An AC servomotor is designed with two phases set at right angle to each other. A fixed or reference winding is excited by a fixed voltage source. The control winding is excited by a variable voltage source, usually the servo amplifier. Both sets of windings are usually designed with the same voltage per turns ratio (i.e. with equal voltage applied to each winding, the same magnetic flux will be produced). It allows for maximum control of speed with very little speed drift. In many cases, the design of AC servomotor offers only reasonable efficiency at the sacrifice of high starting torque and smooth speed response

Advantages of servomotor:

• It provides high output power relative to motor size and weight.

• It produces high efficiency. Its efficiency can approach 90% at light loads.

• It has high torque to inertia ratio. It can rapidly accelerate loads.

• It has "reserve" power. 2-3 times continuous power is for short periods.

• It has "reserve" torque. 5-10 times rated torque is for short periods.

• Motor stays cool. Current draws proportional to load.

• It has high speed torque.

• It has audibly quiet at high speeds.de

• Resonance and vibration free operation will occur.

Disadvantages of servomotor:

• Motor develops peak power at higher speeds. Hence, gearing is often required.

• Poor motor cooling. Ventilated motors are easily contaminated,

• Design is complex. It requires encoder.

• Motor can be damaged by sustained overload

• Brush wear out limits the life to 2,000 hrs. Service is then required.

• Peak torque is limited to a 1% duty cycle

• Power supply current is 10 times the average to use peak torque

3. Hydraulic Drives

Hydraulic systems are extensively used for driving high-power machine tools and industrial robots since they can deliver large power while being relatively small in size. They can develop much higher maximum angular acceleration than DC motors of the same peak power. They have small time constants and it results the smooth operation of the machine tool slides and robot axes. Hydraulic systems, however, present some problems in terms of mamtenance and leakage of oil from the transmission lines and the system components. The oil must be cleaned and protected against contamination. Other undesirable features are the dynamic lags caused by transmission lines and viscosity variations with oil temperature. In Figure 4.30, hydraulic systems are generally comprised of the following components.

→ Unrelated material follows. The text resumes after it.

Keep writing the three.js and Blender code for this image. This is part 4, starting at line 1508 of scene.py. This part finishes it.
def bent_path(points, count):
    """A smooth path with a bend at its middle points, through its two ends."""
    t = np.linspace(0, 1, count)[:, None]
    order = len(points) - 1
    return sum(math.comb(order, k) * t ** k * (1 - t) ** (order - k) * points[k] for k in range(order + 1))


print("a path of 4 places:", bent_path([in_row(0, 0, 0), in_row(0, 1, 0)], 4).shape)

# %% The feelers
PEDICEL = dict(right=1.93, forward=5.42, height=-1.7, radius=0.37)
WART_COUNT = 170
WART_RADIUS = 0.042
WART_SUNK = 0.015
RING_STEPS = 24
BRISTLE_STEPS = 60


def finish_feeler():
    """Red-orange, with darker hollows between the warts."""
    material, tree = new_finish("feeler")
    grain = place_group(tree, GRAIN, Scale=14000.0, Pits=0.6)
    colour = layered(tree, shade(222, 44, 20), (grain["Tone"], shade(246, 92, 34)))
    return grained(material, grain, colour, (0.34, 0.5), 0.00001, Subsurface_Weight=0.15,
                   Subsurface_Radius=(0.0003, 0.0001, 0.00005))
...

1. A hydraulic power supply

2. A servo valve for each axis of motion

3. A sump

4. A hydraulic motor for each axis of motion.

1. Hydraulic power supply:

The hydraulic power supply is a source of high-pressure oil for the hydraulic motor and servo-valve. The main components of the hydraulic power supply system are as follows.

1. A pump is used for supplying the high-pressure oil. The frequently used types are the gear pump, and radial or axial displacement pumps.

2. An electric motor of three-phase induction motor type is used for driving the pump. 

3. A fine filter is used to protect the servo system from any dirt or chips.

4. A coarse filter is located at the input of the pump for protecting the latter one against contamination that has entered the oil supply.

5. A check valve eliminates a reverse flow from the accumulator into the pump.

6. A pressure-regulating valve is used for controlling the supply pressure to the servo system.

7. An accumulator is used for storing hydraulic energy and for smoothing the pulsating flow.

The accumulator supplies the peak requirements and it is subsequently recharged by the pump. Another function of the accumulator is for smoothening the pulsations caused by the pump and the variations caused by the sudden motions of the valve. The accumulator functions as a capacitor in an electric circuit.

2. Servo valve:

The electro-hydraulic servo valve controls the flow of the high-pressure oil to the hydraulic motor. The servo valve receives a voltage-actuating signal and it drives a solenoid device to move the valve spool. The flow rate of oil through the valve is proportional to the velocity of the hydraulic motor.

3. Sump:

The used oil is returned to a sump or tank through a special return line. The oil is fed back to the hydraulic power supply and it forms the source of fluid for the latter.

4. Hydraulic motor:

The hydraulic motor or actuator is either a hydraulic cylinder for linear motion or a rotary- type motor for angular motion. The hydraulic cylinder is due to the large limited motion. The rotary hydraulic motor is usually used in large power servo systems. It operates at high speeds and it is geared down to the lead screw which drives the table.

4. Pneumatic Drives

The pneumatic drives also obey the same principle of hydraulic system, i.e., pressurizing a fluid and delivering it under pressure to where it can do work as in the hydraulic components. It drives use air as working medium which is available in abundant and it is fire proof. They are simple in construction and are cheaper. However, these drives generate low power, have less positioning accuracy and are noisy.

Operating principle:

In pneumatic power systems, an air compressor is used in place of a hydraulic pump and it is usually located in a remote position within the factory. actuator of either The pr linear of rotary type is used instead of an hydraulic actuator. The compressor will normally be of such a size as to be able to provide a compressed air supply as per the requirement. The high pressure air in CNC machines is around 15 bar and low pressure air is used for various control functions about 6 bar. As a result of the air being compressed, heat, water and oil are introduced into the air supply. Coolers are used to remove the heat and more amount of water is removed by air dryer. The remaining water will require draining at regular points in the system using drain valve.

5. Linear Motors

The working principle of a linear motor is similar to a rotary electric motor. It has a rotor and the stator circular magnetic field components are laid down in a straight line. Since the motor moves in a linear fashion, no lead screw is needed to convert the rotary motion into linear. Linear motors can be used in outdoor or dirty environments; however, the electromagnetic drive should be waterproofed and sealed against moisture and corrosion.